→ **PROBLEM TO WORK ON**: What is needed is an exact copy of the lines from the one containing "The FreeCAD and" to the one containing "VIEW_LEVEL = 0.022", both lines included, and no other lines.

→ **DATA SUPPLIED**:
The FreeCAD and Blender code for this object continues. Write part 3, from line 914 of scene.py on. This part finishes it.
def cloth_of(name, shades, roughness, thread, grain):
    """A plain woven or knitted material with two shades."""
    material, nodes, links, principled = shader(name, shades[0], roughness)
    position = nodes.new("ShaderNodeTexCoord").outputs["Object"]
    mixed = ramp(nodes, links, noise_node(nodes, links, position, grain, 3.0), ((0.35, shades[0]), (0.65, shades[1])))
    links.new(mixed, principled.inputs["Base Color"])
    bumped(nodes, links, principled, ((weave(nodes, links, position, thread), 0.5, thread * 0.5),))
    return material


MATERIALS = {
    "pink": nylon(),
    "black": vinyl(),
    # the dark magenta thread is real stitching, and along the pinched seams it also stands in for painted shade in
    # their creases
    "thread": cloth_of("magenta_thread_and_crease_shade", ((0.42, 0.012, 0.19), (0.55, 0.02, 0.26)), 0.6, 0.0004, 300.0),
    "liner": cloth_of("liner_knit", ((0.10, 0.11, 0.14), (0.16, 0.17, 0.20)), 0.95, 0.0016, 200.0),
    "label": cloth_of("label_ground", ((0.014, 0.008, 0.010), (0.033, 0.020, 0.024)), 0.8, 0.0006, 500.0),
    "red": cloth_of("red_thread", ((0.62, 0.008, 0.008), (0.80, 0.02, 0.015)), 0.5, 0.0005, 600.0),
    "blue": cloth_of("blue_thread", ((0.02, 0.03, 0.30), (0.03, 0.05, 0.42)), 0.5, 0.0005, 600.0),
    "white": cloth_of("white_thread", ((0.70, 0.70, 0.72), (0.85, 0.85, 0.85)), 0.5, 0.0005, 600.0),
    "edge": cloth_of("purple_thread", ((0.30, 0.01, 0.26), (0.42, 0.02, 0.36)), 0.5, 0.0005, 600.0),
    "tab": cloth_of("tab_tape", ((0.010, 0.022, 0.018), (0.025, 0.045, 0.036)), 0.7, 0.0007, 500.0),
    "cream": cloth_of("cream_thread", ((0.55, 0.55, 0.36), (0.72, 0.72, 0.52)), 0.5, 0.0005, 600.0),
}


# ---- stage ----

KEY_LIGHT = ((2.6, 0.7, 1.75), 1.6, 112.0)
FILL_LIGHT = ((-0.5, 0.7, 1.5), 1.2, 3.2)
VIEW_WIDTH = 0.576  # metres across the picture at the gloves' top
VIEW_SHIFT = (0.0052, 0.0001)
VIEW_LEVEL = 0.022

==

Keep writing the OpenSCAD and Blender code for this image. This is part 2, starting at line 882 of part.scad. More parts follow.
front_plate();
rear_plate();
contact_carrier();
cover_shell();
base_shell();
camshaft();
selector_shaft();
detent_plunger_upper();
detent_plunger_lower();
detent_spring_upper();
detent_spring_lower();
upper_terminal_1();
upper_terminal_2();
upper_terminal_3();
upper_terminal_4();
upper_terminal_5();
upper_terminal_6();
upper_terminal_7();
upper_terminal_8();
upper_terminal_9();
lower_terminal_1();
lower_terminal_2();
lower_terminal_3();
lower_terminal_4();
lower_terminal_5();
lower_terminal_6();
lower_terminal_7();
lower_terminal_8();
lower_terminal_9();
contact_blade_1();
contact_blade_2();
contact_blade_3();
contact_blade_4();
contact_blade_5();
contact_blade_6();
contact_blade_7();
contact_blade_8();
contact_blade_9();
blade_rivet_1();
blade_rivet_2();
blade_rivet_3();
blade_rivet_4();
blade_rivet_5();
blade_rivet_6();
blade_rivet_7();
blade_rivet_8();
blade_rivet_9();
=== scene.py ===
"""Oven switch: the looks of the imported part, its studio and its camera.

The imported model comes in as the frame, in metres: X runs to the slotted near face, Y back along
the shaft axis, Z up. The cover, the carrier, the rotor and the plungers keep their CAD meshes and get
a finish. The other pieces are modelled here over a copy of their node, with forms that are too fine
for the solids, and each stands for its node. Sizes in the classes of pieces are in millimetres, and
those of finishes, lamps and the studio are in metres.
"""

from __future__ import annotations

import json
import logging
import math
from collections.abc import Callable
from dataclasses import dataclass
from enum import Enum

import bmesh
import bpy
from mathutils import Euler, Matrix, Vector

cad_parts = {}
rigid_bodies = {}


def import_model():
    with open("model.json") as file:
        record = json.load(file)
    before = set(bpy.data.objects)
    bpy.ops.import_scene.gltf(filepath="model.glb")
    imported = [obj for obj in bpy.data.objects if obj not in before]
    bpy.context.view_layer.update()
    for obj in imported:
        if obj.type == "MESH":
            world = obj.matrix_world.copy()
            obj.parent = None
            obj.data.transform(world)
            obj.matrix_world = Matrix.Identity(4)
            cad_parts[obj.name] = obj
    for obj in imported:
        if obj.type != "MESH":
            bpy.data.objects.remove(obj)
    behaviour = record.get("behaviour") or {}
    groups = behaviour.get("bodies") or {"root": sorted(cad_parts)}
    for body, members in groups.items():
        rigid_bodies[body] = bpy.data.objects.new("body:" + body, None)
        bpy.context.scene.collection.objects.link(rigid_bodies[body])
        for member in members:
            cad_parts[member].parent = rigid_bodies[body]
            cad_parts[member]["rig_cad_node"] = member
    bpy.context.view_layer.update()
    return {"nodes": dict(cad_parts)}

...

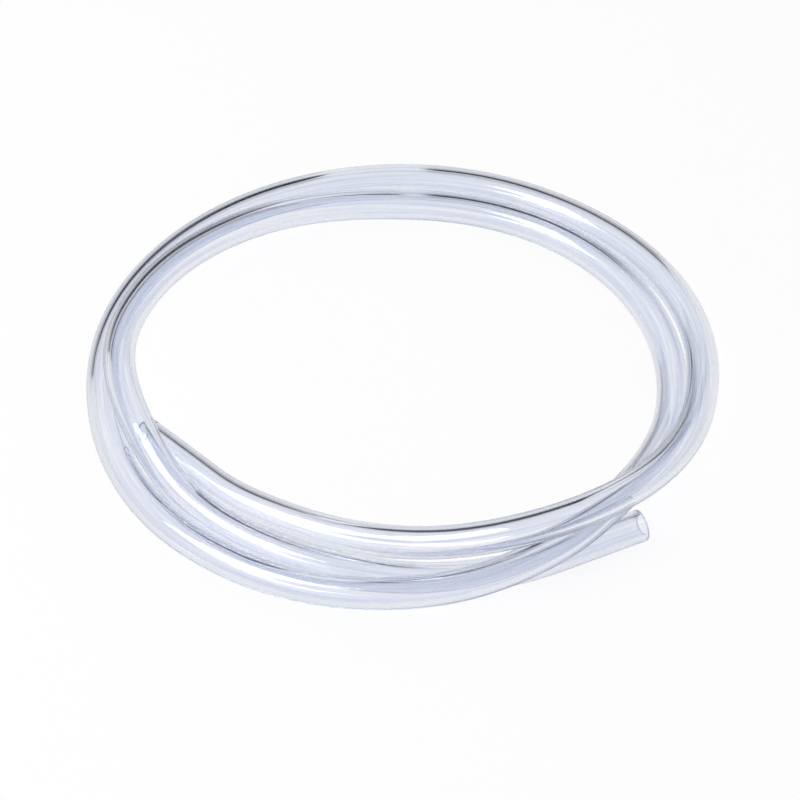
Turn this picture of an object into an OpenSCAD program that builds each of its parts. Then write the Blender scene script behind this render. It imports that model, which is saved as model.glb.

→ **SOLUTION TO THIS EXERCISE**:
The FreeCAD and Blender code for this object continues. Write part 3, from line 914 of scene.py on. This part finishes it.
def cloth_of(name, shades, roughness, thread, grain):
    """A plain woven or knitted material with two shades."""
    material, nodes, links, principled = shader(name, shades[0], roughness)
    position = nodes.new("ShaderNodeTexCoord").outputs["Object"]
    mixed = ramp(nodes, links, noise_node(nodes, links, position, grain, 3.0), ((0.35, shades[0]), (0.65, shades[1])))
    links.new(mixed, principled.inputs["Base Color"])
    bumped(nodes, links, principled, ((weave(nodes, links, position, thread), 0.5, thread * 0.5),))
    return material


MATERIALS = {
    "pink": nylon(),
    "black": vinyl(),
    # the dark magenta thread is real stitching, and along the pinched seams it also stands in for painted shade in
    # their creases
    "thread": cloth_of("magenta_thread_and_crease_shade", ((0.42, 0.012, 0.19), (0.55, 0.02, 0.26)), 0.6, 0.0004, 300.0),
    "liner": cloth_of("liner_knit", ((0.10, 0.11, 0.14), (0.16, 0.17, 0.20)), 0.95, 0.0016, 200.0),
    "label": cloth_of("label_ground", ((0.014, 0.008, 0.010), (0.033, 0.020, 0.024)), 0.8, 0.0006, 500.0),
    "red": cloth_of("red_thread", ((0.62, 0.008, 0.008), (0.80, 0.02, 0.015)), 0.5, 0.0005, 600.0),
    "blue": cloth_of("blue_thread", ((0.02, 0.03, 0.30), (0.03, 0.05, 0.42)), 0.5, 0.0005, 600.0),
    "white": cloth_of("white_thread", ((0.70, 0.70, 0.72), (0.85, 0.85, 0.85)), 0.5, 0.0005, 600.0),
    "edge": cloth_of("purple_thread", ((0.30, 0.01, 0.26), (0.42, 0.02, 0.36)), 0.5, 0.0005, 600.0),
    "tab": cloth_of("tab_tape", ((0.010, 0.022, 0.018), (0.025, 0.045, 0.036)), 0.7, 0.0007, 500.0),
    "cream": cloth_of("cream_thread", ((0.55, 0.55, 0.36), (0.72, 0.72, 0.52)), 0.5, 0.0005, 600.0),
}


# ---- stage ----

KEY_LIGHT = ((2.6, 0.7, 1.75), 1.6, 112.0)
FILL_LIGHT = ((-0.5, 0.7, 1.5), 1.2, 3.2)
VIEW_WIDTH = 0.576  # metres across the picture at the gloves' top
VIEW_SHIFT = (0.0052, 0.0001)
VIEW_LEVEL = 0.022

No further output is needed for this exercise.